Жизнь, реальность, дело. И одни только пустые слова... И вовсе не одна какая-то книга, в которой оспаривалась или утверждалась другая книга, имелась в виду — само дело писателя казалось ему мнимым: строительный материал вовсе негодный, ненастоящий. Что из него выстроишь? Карточный домик. Замок на песке... Мысль, которую потом подхватывали, продолжали, развивали в множестве вариаций (религиозных, политических, философских) другие писатели. Пожалуй, наиболее решительное высказывание: чистый лист бумаги — есть ли более совершенная поэзия?
Теперь представим себе ту же беседу, но место ее действия не эльсинорский дворец, а театральный партер, и собеседник Полония — не молодой человек в неуместном при веселом дворе темном платье, а Крэг (или Станиславский):
— Что вы смотрите, милорд?
— Игру, игру, игру...
Театр развивался в ненависти к театру. Положение, представляющееся мне важным: решительность отрицания того, что, казалось бы, основа основ искусства и что — пришло время — изжило себя, утратило связь с реальностью, потеряло живой смысл, стало одной лишь оболочкой; пустые слова; звук, не наполненный душевным движением; бесцельный жест; условность.
История кино куда моложе театра и литературы, но и в ней видны те же процессы.
— Что вы задумываете, сеньор? — расспрашивают бездействующего на курорте режиссера действующие лица "8 1/2".

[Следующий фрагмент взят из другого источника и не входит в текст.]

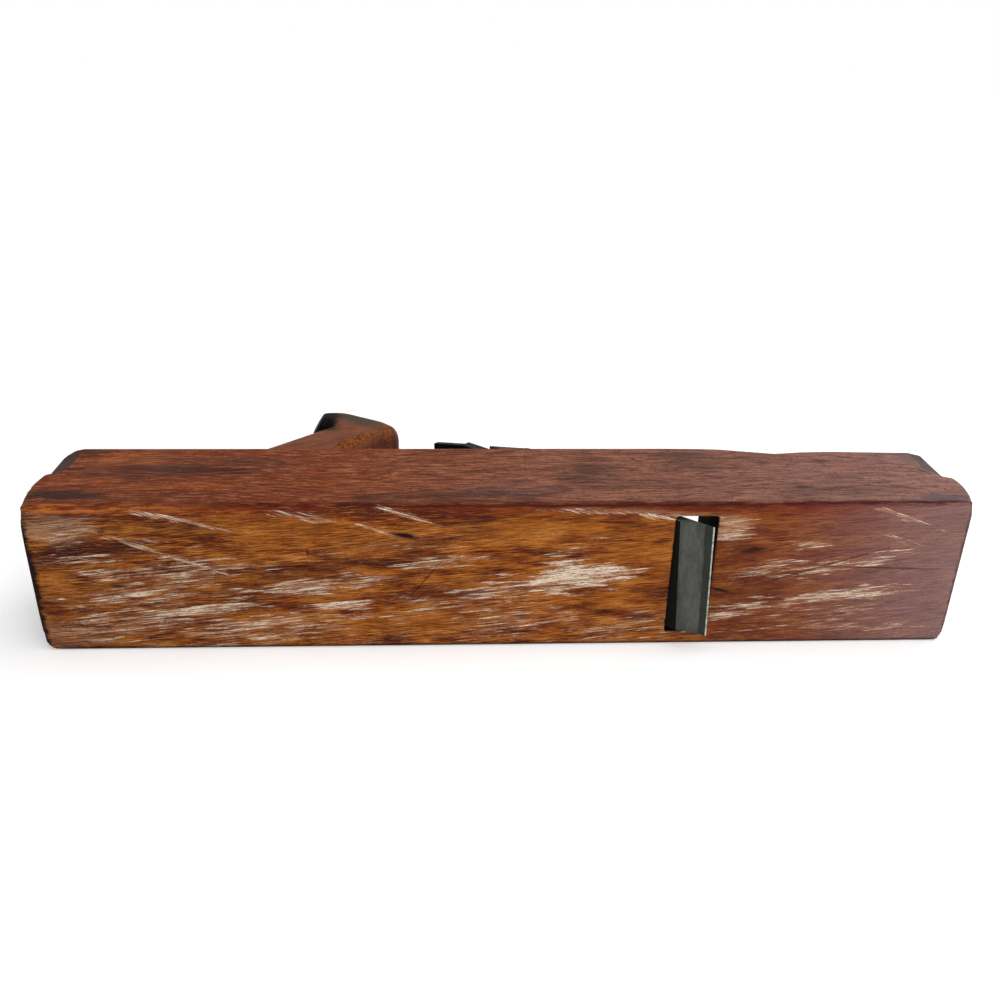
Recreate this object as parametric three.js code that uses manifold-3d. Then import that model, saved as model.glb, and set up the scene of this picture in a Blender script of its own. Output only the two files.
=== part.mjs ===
// Wooden jack plane with a double iron, put down on its left cheek as it is between uses.
// Millimetres. +X runs to the toe, +Y from the sole to the top of the stock and +Z from the
// left cheek to the right one. The origin is the middle of the left cheek.
import * as THREE from 'three';
import { mergeVertices } from 'three/addons/utils/BufferGeometryUtils.js';
import Module from 'manifold-3d';

const wasm = await Module();
wasm.setup();

// Stock: a block 17 inches long and 3 inches wide
const stockLength = 430;
const stockWidth = 76.2;
const stockHeight = 68;
const leftCornerRounding = 6.5;
const rightCornerRounding = 2;
const heelTopRounding = 15;
const toeTopRounding = 5;
const toeSoleRounding = 6;
const soleEasing = 1;

// The ends swell a little between the cheeks, the toe more than the heel
const heelSwell = 1.2;
const toeSwell = 2;
const swellRun = 20;
const swellRounding = 100;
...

— Фильмы, фильмы, фильмы...
В отрицании вызревало утверждение. Искусство вырывалось из загона, куда его затаскивало, уволакивало ремесло. Загоны ломали. Замах, запрос — выход за пределы возможного (того, что считали возможным), допустимого, известного. Куда? Направление поисков, линия развития определялась не сразу и чаще — не словами, а конфликтом различных произведений или конфликтами внутри произведения.
— Ленты, ленты, ленты... — пожимал плечами джентльмен в широкополой шляпе, решивший в 1915 году показать на экране все виды нетерпимости в истории человечества. Местом действия его картины должна была стать вселенная; время событий — от гибели Вавилона до стачек в современной Америке. После выхода фильма, по убеждению режиссера, войны на земле прекратятся, все люди станут братьями.
В годы этой постановки Дэвид Уорк Гриффит по окончании съемки лично расплачивался с каждым участником (по доллару), а недоразумения улаживались здесь же в декорации боксом: такова была реальность кинодела.
Сеанс "Интоллеранс" (первый монтажный вариант) должен был длиться восемь часов.